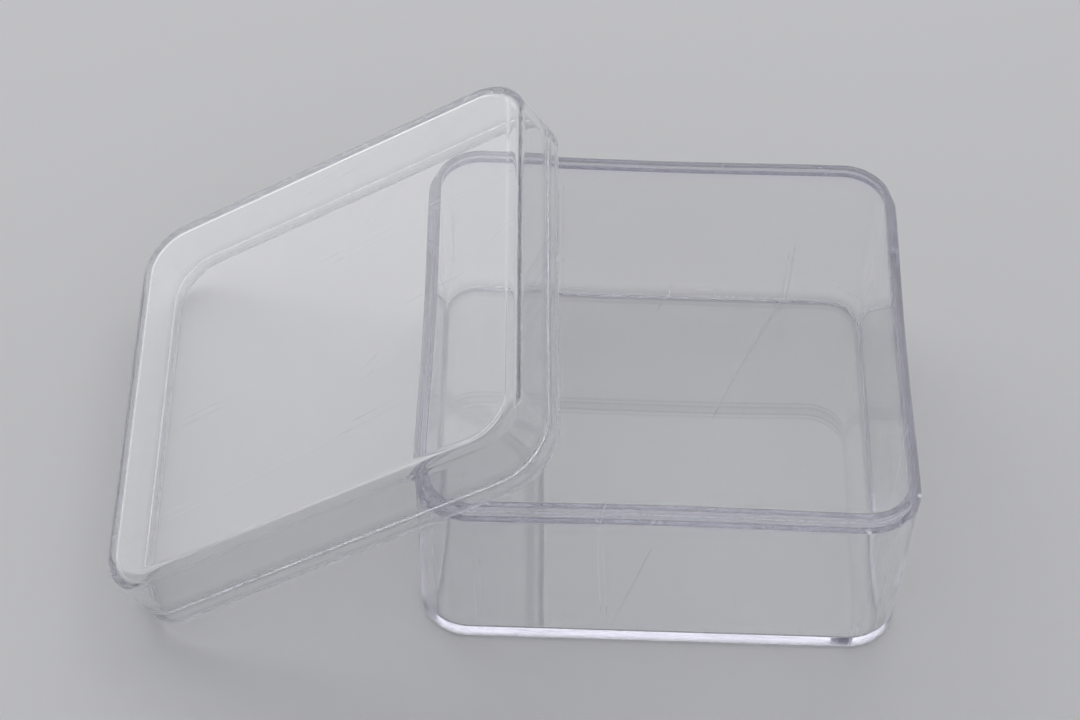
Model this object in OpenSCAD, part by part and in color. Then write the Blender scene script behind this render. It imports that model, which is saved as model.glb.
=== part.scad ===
// Clear moulded storage box with a lift-off lid.
// Two mouldings: an open base with a raised rim, and a lid whose thin lip drops over that rim.
// The lid is shown as it lies when it is taken off: one edge on the table, the other on the rim.
// Units are millimetres. The origin is the centre of the base's underside, X right, Y back, Z up.

/* [Box] */
// Outside width of the box at the rim, left to right
box_w = 100; // [70:1:160]
// Outside depth of the box at the rim, front to back
box_d = 100; // [70:1:160]
// Outside radius of the upright corners
corner_r = 11.4; // [6:0.1:20]

/* [Base] */
// Height of the shoulder that carries the lid, above the table
shoulder_h = 39.7; // [20:0.5:55]
// Height of the raised rim above the shoulder
rim_h = 3.1; // [2:0.1:6]
// Thickness of the raised rim
rim_t = 1.4; // [0.9:0.05:2.5]
// Width of the shoulder outside the raised rim
shoulder_w = 1.3; // [0.9:0.05:2.5]
// Thickness of the floor
floor_t = 1.3; // [1:0.1:5]
// How far each outer wall leans in from the shoulder to the table
base_draft = 1.1; // [0.2:0.1:2]
// How far each inner wall leans in from the rim to the floor
cavity_draft = 1.2; // [0.2:0.1:2.5]
// Radius of the outer edge round the foot
foot_edge_r = 0.8; // [0.3:0.1:1.5]
// Radius between the floor and the inner walls
floor_fillet_r = 1.1; // [0.5:0.1:3]

/* [Lid] */
// Height of the lid, from its open edge to the top of its plate
lid_h = 15.8; // [9:0.1:30]
// Thickness of the lid's plate
plate_t = 2.2; // [1.5:0.1:4]
// Thickness of the lid's side wall above its lip
lid_wall_t = 2.2; // [1.8:0.1:3.5]
// How far each outer wall of the lid leans in from its open edge to its plate
lid_draft = 0.2; // [0:0.1:0.6]
// Radius of the edge between the lid's plate and its outer walls
plate_edge_r = 3; // [1:0.1:4]
// Radius between the plate's underside and the lid's inner walls
plate_fillet_r = 1; // [0.3:0.1:2]
// How far each inner wall of the lid leans in from its ledge to its plate
hollow_draft = 0.3; // [0:0.1:0.8]

/* [Fit] */
// Clearance each side between the lid's lip and the raised rim
lip_gap = 0.15; // [0.05:0.05:0.4]
// Clearance above the raised rim when the lid is closed
rim_gap = 0.2; // [0.1:0.05:0.6]
// Radius of the two top edges of the raised rim
rim_edge_r = 0.3; // [0.1:0.05:0.4]

/* [Lid taken off] */
// Where the lid lies
lid_place = "leaning"; // [leaning, closed]
// Length of the lid that reaches past the corner it rests on
lid_overhang = 22; // [15:0.5:35]
// Turn of the lid about the upright axis, in degrees
lid_turn = 1; // [0:0.1:1.5]
// Where the back lip rests on the corner's curve, in degrees round from its left end
rest_angle = 72; // [60:1:76]
// Gap between the lid's open edge and the rim that it rests on
rest_gap = 0.3; // [0.1:0.05:0.5]

/* [Hidden] */
$fn = 96;
quarter = 90;
clear_plastic = [0.86, 0.88, 0.92, 0.45];
clear_lid = [0.84, 0.87, 0.90, 0.45];
// How far one shape sinks into another, or a cut reaches past a surface
over = 1;

// Every section is drawn out from the centre line of an upright corner
rim_top = shoulder_h + rim_h;
foot_r = corner_r - base_draft;
rim_outer_r = corner_r - shoulder_w;
rim_inner_r = rim_outer_r - rim_t;
cavity_floor_r = rim_inner_r - cavity_draft;

// The lip drops outside the raised rim, lands on the shoulder and clears the rim's top
lip_t = shoulder_w - lip_gap;
lip_inner_r = corner_r - lip_t;
ledge_h = rim_h + rim_gap;
plate_r = corner_r - lid_draft;
hollow_r = corner_r - lid_wall_t;
plate_inner_r = hollow_r - hollow_draft;
plate_under = lid_h - plate_t;

centre_x = box_w / 2 - corner_r;
centre_y = box_d / 2 - corner_r;

// Off the box, the lid's left edge is on the table and its back lip is on the raised rim.
// The length between the two and the rim's height set the tilt.
lean_len = box_w - lid_overhang;
lid_tilt = asin((rim_top + rest_gap) / lean_len);
// The place on the lip that rests, seen from above and measured from the middle of the lid
rest_x = (lean_len - box_w / 2) * cos(lid_tilt);
rest_y = box_d / 2 - lip_t;
// The same place on the curve that the raised rim makes round the back left corner
rim_x = -centre_x - rim_outer_r * cos(rest_angle);
rim_y = centre_y + rim_outer_r * sin(rest_angle);
// The middle of the lid's open edge, found by laying the one place over the other
lid_x = rim_x - rest_x * cos(lid_turn) + rest_y * sin(lid_turn);
lid_y = rim_y - rest_x * sin(lid_turn) - rest_y * cos(lid_turn);
lid_z = box_w / 2 * sin(lid_tilt);

// Half section of a tub: a flat bottom out to end_r, a round of radius r, and a leaning side
// that reaches mouth_r at height h and goes on straight up by extra
module tub_section(end_r, mouth_r, h, r, extra = 0) {
    lean = (mouth_r - end_r) / h;
    slant = sqrt(1 + lean * lean);
    // The round touches both the bottom and the leaning side
    round_x = end_r + lean * r - slant * r;
    touch = [round_x + r / slant, r - r * lean / slant];
    polygon([[0, 0], [round_x, 0], [round_x, r], touch,
             [mouth_r, h], [mouth_r, h + extra], [0, h + extra]]);
    translate([round_x, r]) circle(r);
}

// The same tub upside down, with its flat bottom at height top
module lid_shell_section(top, end_r, mouth_r, h, r, extra = 0) {
    translate([0, top]) mirror([0, 1]) tub_section(end_r, mouth_r, h, r, extra);
}

// Upright strip w wide and h high with both top corners rounded
module rim_section(w, h, r) {
    square([w, h - r]);
    translate([r, 0]) square([w - 2 * r, h]);
    for (x = [r, w - r]) translate([x, h - r]) circle(r);
}

// Wall and floor of the base: tapered outside and inside, with the set-in rim on top
module base_section() {
    difference() {
        tub_section(foot_r, corner_r, shoulder_h, foot_edge_r);
        translate([0, floor_t])
            tub_section(cavity_floor_r, rim_inner_r, shoulder_h - floor_t, floor_fillet_r, over);
    }
    translate([rim_inner_r, shoulder_h - over]) rim_section(rim_t, rim_h + over, rim_edge_r);
}

// Plate and wall of the lid, open edge down, with the ledge cut in above its thin lip
module lid_section() {
    difference() {
        lid_shell_section(lid_h, plate_r, corner_r, lid_h, plate_edge_r);
        lid_shell_section(plate_under, plate_inner_r, hollow_r, plate_under, plate_fillet_r, over);
        translate([0, -over]) square([lip_inner_r, ledge_h + over]);
    }
}

// Carries a section round the four corners and along the four sides, and fills the
// rectangle between the corners' centre lines from height low to height high
module round_the_box(low, high) {
    corners = [[centre_x, centre_y], [-centre_x, centre_y],
               [-centre_x, -centre_y], [centre_x, -centre_y]];
    for (i = [0:3])
        translate(corners[i]) rotate(i * quarter) rotate_extrude(angle = quarter) children();
    for (i = [0:3]) {
        out = i % 2 == 0 ? centre_x : centre_y;
        along = i % 2 == 0 ? centre_y : centre_x;
        rotate(i * quarter) translate([out, 0, 0]) rotate([quarter, 0, 0])
            linear_extrude(2 * along, center = true) children();
    }
    translate([-centre_x, -centre_y, low]) cube([2 * centre_x, 2 * centre_y, high - low]);
}

// The open base, standing on the table
module box_base() {
    color(clear_plastic) round_the_box(0, floor_t) base_section();
}

// The lid, either taken off and leaning on the base, or closed
module lid() {
    closed = lid_place == "closed";
    place = closed ? [0, 0, shoulder_h] : [lid_x, lid_y, lid_z];
    turn = closed ? [0, 0, 0] : [0, -lid_tilt, lid_turn];
    color(clear_lid) translate(place) rotate(turn)
        round_the_box(plate_under, lid_h) lid_section();
}

box_base();
lid();
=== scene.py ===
# %% [markdown]
# A clear moulded storage box with its lid taken off
#
# The object is two mouldings of clear plastic. Nothing hides inside them, so all of the look
# comes from two things: the exact shape of each wall, because clear plastic bends the light
# that passes through it, and the small faults of real plastic, such as matt places, sink marks,
# hairline scratches and dust. This script makes both mouldings as smooth numpy surfaces over
# the construction model, gives them a clear plastic with those faults, and lights them softly.

# %% Load the fixed frame
import math

import bpy
import numpy as np
from mathutils import Matrix, Vector


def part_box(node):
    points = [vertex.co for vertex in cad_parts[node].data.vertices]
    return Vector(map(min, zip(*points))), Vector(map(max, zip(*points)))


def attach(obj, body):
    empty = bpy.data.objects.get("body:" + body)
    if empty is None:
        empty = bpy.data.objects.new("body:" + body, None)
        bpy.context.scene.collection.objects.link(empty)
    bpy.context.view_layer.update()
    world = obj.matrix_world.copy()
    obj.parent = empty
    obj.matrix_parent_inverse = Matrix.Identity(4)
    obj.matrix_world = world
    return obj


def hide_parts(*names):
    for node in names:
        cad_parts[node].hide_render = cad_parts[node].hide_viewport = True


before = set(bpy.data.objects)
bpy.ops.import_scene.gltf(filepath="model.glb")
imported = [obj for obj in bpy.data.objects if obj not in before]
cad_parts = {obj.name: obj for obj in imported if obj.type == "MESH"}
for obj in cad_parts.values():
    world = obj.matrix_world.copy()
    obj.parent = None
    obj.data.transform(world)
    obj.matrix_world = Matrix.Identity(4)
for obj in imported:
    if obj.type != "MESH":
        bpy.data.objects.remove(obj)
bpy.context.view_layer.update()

# %% [markdown]
# Sizes
#
# The widths and heights come from the frame, so the surfaces lie where the construction model
# is. The sizes that a bounding box can't tell are named in millimetres, times MM. The corner
# radius is measured to the outside of the wall, and every section below is drawn out from the
# centre line of an upright corner.

# %% Sizes shared by both mouldings
MM = 0.001
base_low, base_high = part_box("box_base")
box_w = base_high.x - base_low.x
box_d = base_high.y - base_low.y
rim_top = base_high.z
corner_r = 11.4 * MM
rim_h = 3.1 * MM
rim_t = 1.4 * MM
shoulder_w = 1.3 * MM
lip_gap = 0.15 * MM
shoulder_h = rim_top - rim_h
centre_x = box_w / 2 - corner_r
centre_y = box_d / 2 - corner_r
print(f"box {box_w / MM:.1f} x {box_d / MM:.1f} mm, rim {rim_top / MM:.1f} mm above the table")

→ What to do
Write down again the exact lines running from the beginning of the data to the line containing "floor_fillet_r = 1.1; // [0.5:0.1:3]", with both ends included.

→ Result of the exercise
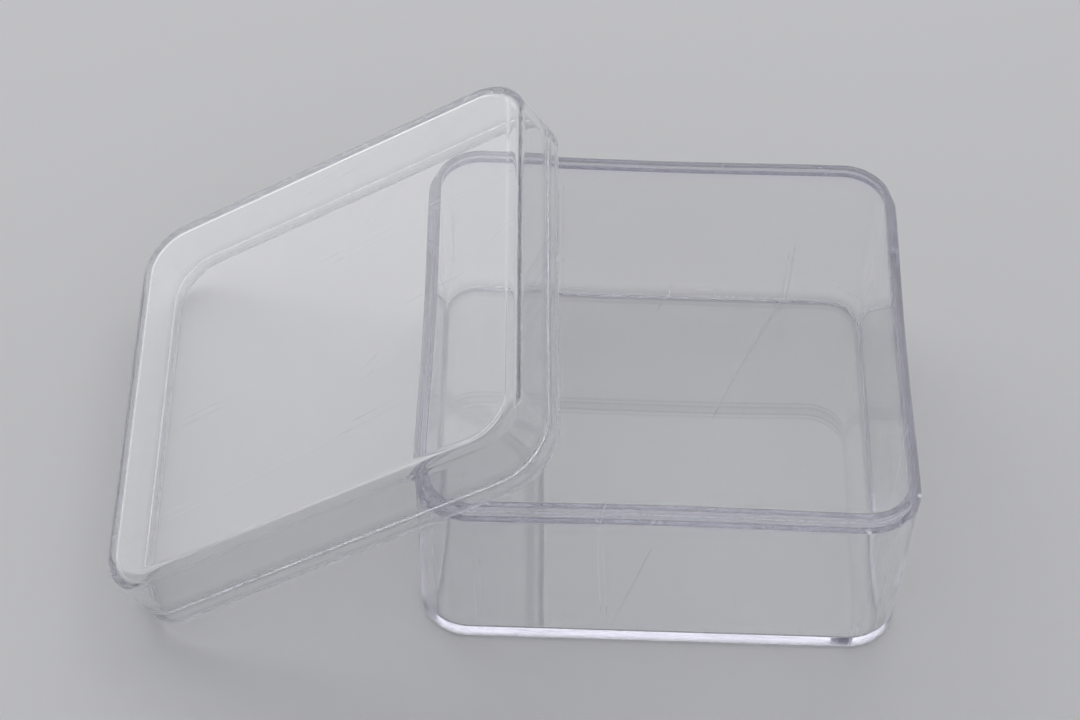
Model this object in OpenSCAD, part by part and in color. Then write the Blender scene script behind this render. It imports that model, which is saved as model.glb.
=== part.scad ===
// Clear moulded storage box with a lift-off lid.
// Two mouldings: an open base with a raised rim, and a lid whose thin lip drops over that rim.
// The lid is shown as it lies when it is taken off: one edge on the table, the other on the rim.
// Units are millimetres. The origin is the centre of the base's underside, X right, Y back, Z up.

/* [Box] */
// Outside width of the box at the rim, left to right
box_w = 100; // [70:1:160]
// Outside depth of the box at the rim, front to back
box_d = 100; // [70:1:160]
// Outside radius of the upright corners
corner_r = 11.4; // [6:0.1:20]

/* [Base] */
// Height of the shoulder that carries the lid, above the table
shoulder_h = 39.7; // [20:0.5:55]
// Height of the raised rim above the shoulder
rim_h = 3.1; // [2:0.1:6]
// Thickness of the raised rim
rim_t = 1.4; // [0.9:0.05:2.5]
// Width of the shoulder outside the raised rim
shoulder_w = 1.3; // [0.9:0.05:2.5]
// Thickness of the floor
floor_t = 1.3; // [1:0.1:5]
// How far each outer wall leans in from the shoulder to the table
base_draft = 1.1; // [0.2:0.1:2]
// How far each inner wall leans in from the rim to the floor
cavity_draft = 1.2; // [0.2:0.1:2.5]
// Radius of the outer edge round the foot
foot_edge_r = 0.8; // [0.3:0.1:1.5]
// Radius between the floor and the inner walls
floor_fillet_r = 1.1; // [0.5:0.1:3]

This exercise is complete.